> WRITTEN PROBLEM
Print, exactly and completely, every entry in the data.

> PROVIDED DATA
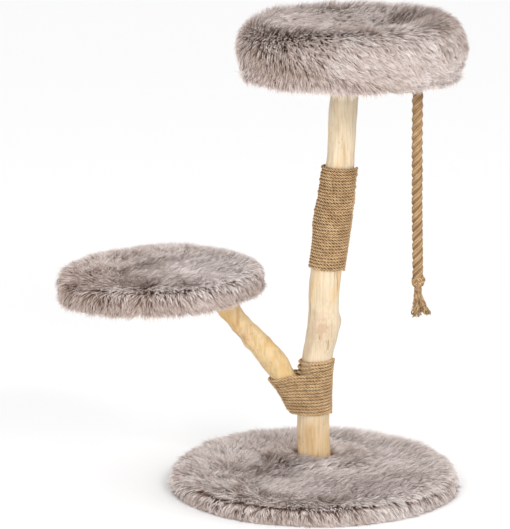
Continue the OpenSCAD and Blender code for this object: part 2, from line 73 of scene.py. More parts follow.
class Wire:
    """One output of a node graph. Operators on it add Math nodes, or Vector Math nodes on a vector, and a
    vector can only be multiplied by a value."""

    def __init__(self, graph, socket):
        self.graph, self.socket = graph, socket

    def math(self, operation, *others):
        if self.socket.type != "VECTOR":
            inputs = dict(enumerate((self, *others)))
            return self.graph.node("ShaderNodeMath", {"operation": operation}, inputs)
        if operation == "MULTIPLY":
            inputs = {0: self, "Scale": others[0]}
            return self.graph.node("ShaderNodeVectorMath", {"operation": "SCALE"}, inputs)
        return self.vector_math(operation, *others)

    def vector_math(self, operation, *others, out=0):
        inputs = dict(enumerate((self, *others)))
        return self.graph.node("ShaderNodeVectorMath", {"operation": operation}, inputs, out)

    def __add__(self, other):
        return self.math("ADD", other)

    def __radd__(self, other):
        return self.math("ADD", other)

    def __sub__(self, other):
        return self.math("SUBTRACT", other)

    def __rsub__(self, other):
        return (self * -1.0).math("ADD", other)

    def __mul__(self, other):
        return self.math("MULTIPLY", other)

    def __rmul__(self, other):
        return self.math("MULTIPLY", other)

    def __truediv__(self, other):
        return self.math("DIVIDE", other)

    def __rtruediv__(self, other):
        return self.graph.node("ShaderNodeMath", {"operation": "DIVIDE"}, {0: other, 1: self})

    def __pow__(self, other):
        return self.math("POWER", other)

    def unit(self):
        return self.vector_math("NORMALIZE")

    def dot(self, other):
        return self.vector_math("DOT_PRODUCT", other, out="Value")

    def cross(self, other):
        return self.vector_math("CROSS_PRODUCT", other)

    def flat_on(self, normal):
        """This vector without its part along normal."""
        return self - normal * self.dot(normal)

    def cos(self):
        return self.math("COSINE")

    def sin(self):
        return self.math("SINE")

    def clamp(self, low=0.0, high=1.0):
        return self.math("MAXIMUM", low).math("MINIMUM", high)

    def step(self, low, high):
        """0 below low, 1 above high, smooth between."""
        inputs = {0: self, 1: low, 2: high, 3: 0.0, 4: 1.0}
        return self.graph.node("ShaderNodeMapRange", {"interpolation_type": "SMOOTHSTEP"}, inputs)


class Graph:
    """Adds nodes to one node tree, shader or geometry."""

    def __init__(self, tree):
        self.tree = tree

    def put(self, socket, value):
        if isinstance(value, Wire):
            self.tree.links.new(value.socket, socket)
        else:
            socket.default_value = value

    def node(self, kind, settings=None, inputs=None, out=0):
        made = self.tree.nodes.new(kind)
        for name, value in (settings or {}).items():
            if name == "stops":
                self.stops(made.color_ramp.elements, value)
            else:
                setattr(made, name, value)
        for name, value in (inputs or {}).items():
            self.put(made.inputs[name], value)
        return Wire(self, made.outputs[out])

    def stops(self, elements, stops):
        while len(elements) < len(stops):
            elements.new(0.5)
        for element, (place, colour) in zip(elements, stops):
            element.position = place
            element.color = (*colour, 1.0)

    def other(self, wire, name):
        """Another output of the node that wire comes from."""
        return Wire(self, wire.socket.node.outputs[name])

    def xyz(self, x, y, z):
        return self.node("ShaderNodeCombineXYZ", None, {0: x, 1: y, 2: z})

    def parts(self, vector):
        x = self.node("ShaderNodeSeparateXYZ", None, {0: vector})
        return x, self.other(x, 1), self.other(x, 2)

    def noise(self, place, scale, detail=2.0, rough=0.5, distortion=0.0):
        inputs = {"Vector": place, "Scale": scale, "Detail": detail, "Roughness": rough}
        return self.node("ShaderNodeTexNoise", None, {**inputs, "Distortion": distortion})

    def ramp(self, factor, *stops):
        return self.node("ShaderNodeValToRGB", {"stops": stops}, {0: factor})

    def mix(self, factor, first, second):
        colours = {6: opaque(first), 7: opaque(second)}
        return self.node("ShaderNodeMix", {"data_type": "RGBA"}, {0: factor, **colours}, out=2)

    def bump(self, height, strength, distance):
        inputs = {"Height": height, "Strength": strength, "Distance": distance}
        return self.node("ShaderNodeBump", None, inputs)


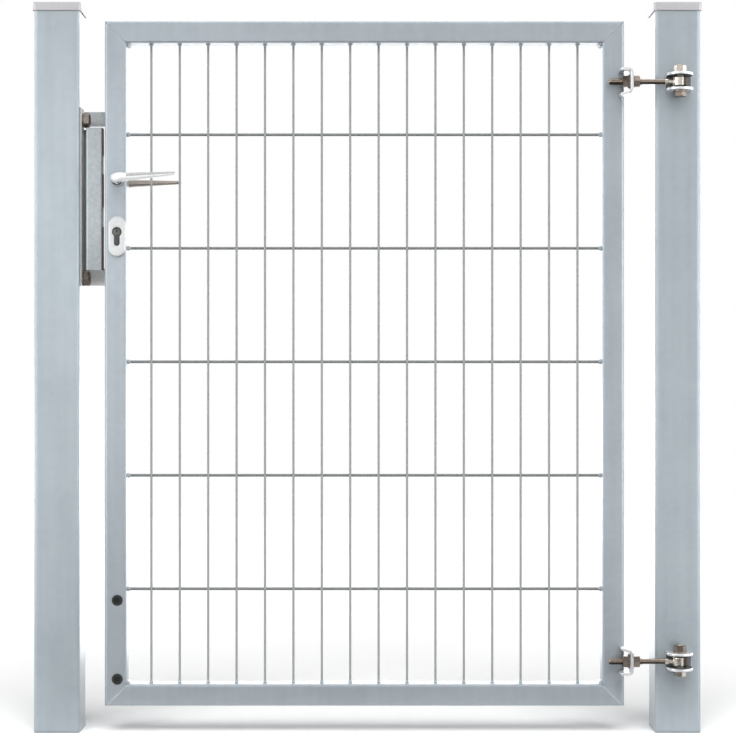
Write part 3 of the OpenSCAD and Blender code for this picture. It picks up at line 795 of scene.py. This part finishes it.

> COMPLETED EXERCISE
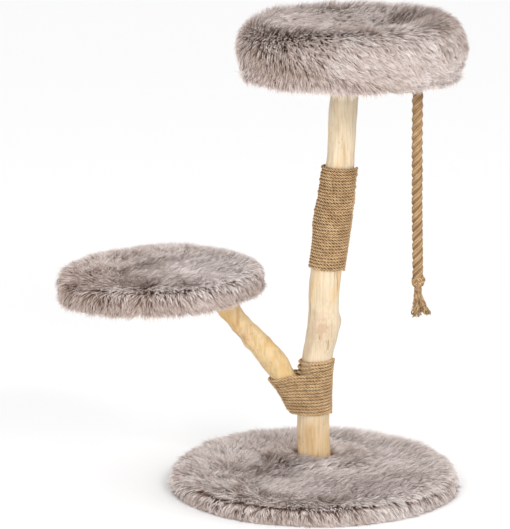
Continue the OpenSCAD and Blender code for this object: part 2, from line 73 of scene.py. More parts follow.
class Wire:
    """One output of a node graph. Operators on it add Math nodes, or Vector Math nodes on a vector, and a
    vector can only be multiplied by a value."""

    def __init__(self, graph, socket):
        self.graph, self.socket = graph, socket

    def math(self, operation, *others):
        if self.socket.type != "VECTOR":
            inputs = dict(enumerate((self, *others)))
            return self.graph.node("ShaderNodeMath", {"operation": operation}, inputs)
        if operation == "MULTIPLY":
            inputs = {0: self, "Scale": others[0]}
            return self.graph.node("ShaderNodeVectorMath", {"operation": "SCALE"}, inputs)
        return self.vector_math(operation, *others)

    def vector_math(self, operation, *others, out=0):
        inputs = dict(enumerate((self, *others)))
        return self.graph.node("ShaderNodeVectorMath", {"operation": operation}, inputs, out)

    def __add__(self, other):
        return self.math("ADD", other)

    def __radd__(self, other):
        return self.math("ADD", other)

    def __sub__(self, other):
        return self.math("SUBTRACT", other)

    def __rsub__(self, other):
        return (self * -1.0).math("ADD", other)

    def __mul__(self, other):
        return self.math("MULTIPLY", other)

    def __rmul__(self, other):
        return self.math("MULTIPLY", other)

    def __truediv__(self, other):
        return self.math("DIVIDE", other)

    def __rtruediv__(self, other):
        return self.graph.node("ShaderNodeMath", {"operation": "DIVIDE"}, {0: other, 1: self})

    def __pow__(self, other):
        return self.math("POWER", other)

    def unit(self):
        return self.vector_math("NORMALIZE")

    def dot(self, other):
        return self.vector_math("DOT_PRODUCT", other, out="Value")

    def cross(self, other):
        return self.vector_math("CROSS_PRODUCT", other)

    def flat_on(self, normal):
        """This vector without its part along normal."""
        return self - normal * self.dot(normal)

    def cos(self):
        return self.math("COSINE")

    def sin(self):
        return self.math("SINE")

    def clamp(self, low=0.0, high=1.0):
        return self.math("MAXIMUM", low).math("MINIMUM", high)

    def step(self, low, high):
        """0 below low, 1 above high, smooth between."""
        inputs = {0: self, 1: low, 2: high, 3: 0.0, 4: 1.0}
        return self.graph.node("ShaderNodeMapRange", {"interpolation_type": "SMOOTHSTEP"}, inputs)


class Graph:
    """Adds nodes to one node tree, shader or geometry."""

    def __init__(self, tree):
        self.tree = tree

    def put(self, socket, value):
        if isinstance(value, Wire):
            self.tree.links.new(value.socket, socket)
        else:
            socket.default_value = value

    def node(self, kind, settings=None, inputs=None, out=0):
        made = self.tree.nodes.new(kind)
        for name, value in (settings or {}).items():
            if name == "stops":
                self.stops(made.color_ramp.elements, value)
            else:
                setattr(made, name, value)
        for name, value in (inputs or {}).items():
            self.put(made.inputs[name], value)
        return Wire(self, made.outputs[out])

    def stops(self, elements, stops):
        while len(elements) < len(stops):
            elements.new(0.5)
        for element, (place, colour) in zip(elements, stops):
            element.position = place
            element.color = (*colour, 1.0)

    def other(self, wire, name):
        """Another output of the node that wire comes from."""
        return Wire(self, wire.socket.node.outputs[name])

    def xyz(self, x, y, z):
        return self.node("ShaderNodeCombineXYZ", None, {0: x, 1: y, 2: z})

    def parts(self, vector):
        x = self.node("ShaderNodeSeparateXYZ", None, {0: vector})
        return x, self.other(x, 1), self.other(x, 2)

    def noise(self, place, scale, detail=2.0, rough=0.5, distortion=0.0):
        inputs = {"Vector": place, "Scale": scale, "Detail": detail, "Roughness": rough}
        return self.node("ShaderNodeTexNoise", None, {**inputs, "Distortion": distortion})

    def ramp(self, factor, *stops):
        return self.node("ShaderNodeValToRGB", {"stops": stops}, {0: factor})

    def mix(self, factor, first, second):
        colours = {6: opaque(first), 7: opaque(second)}
        return self.node("ShaderNodeMix", {"data_type": "RGBA"}, {0: factor, **colours}, out=2)

    def bump(self, height, strength, distance):
        inputs = {"Height": height, "Strength": strength, "Distance": distance}
        return self.node("ShaderNodeBump", None, inputs)


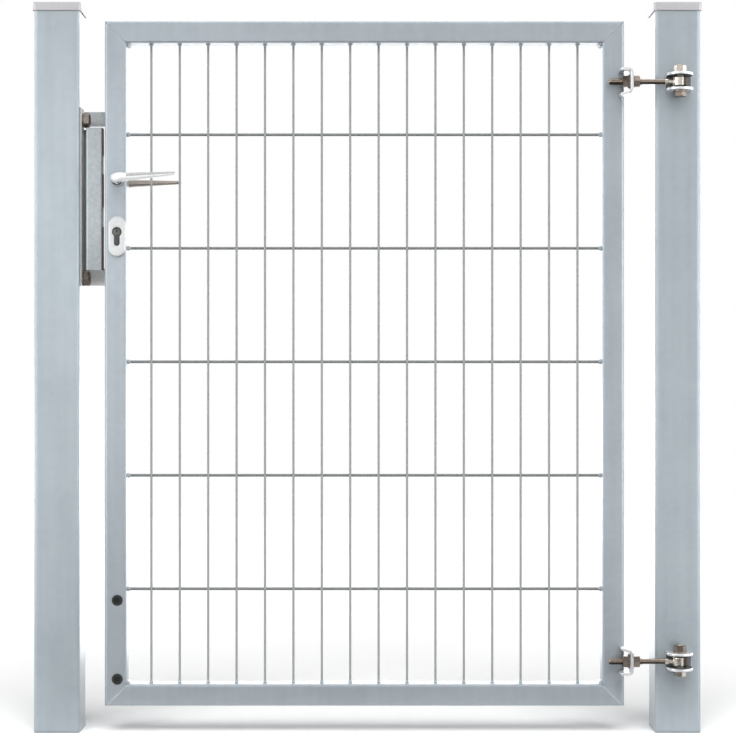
Write part 3 of the OpenSCAD and Blender code for this picture. It picks up at line 795 of scene.py. This part finishes it.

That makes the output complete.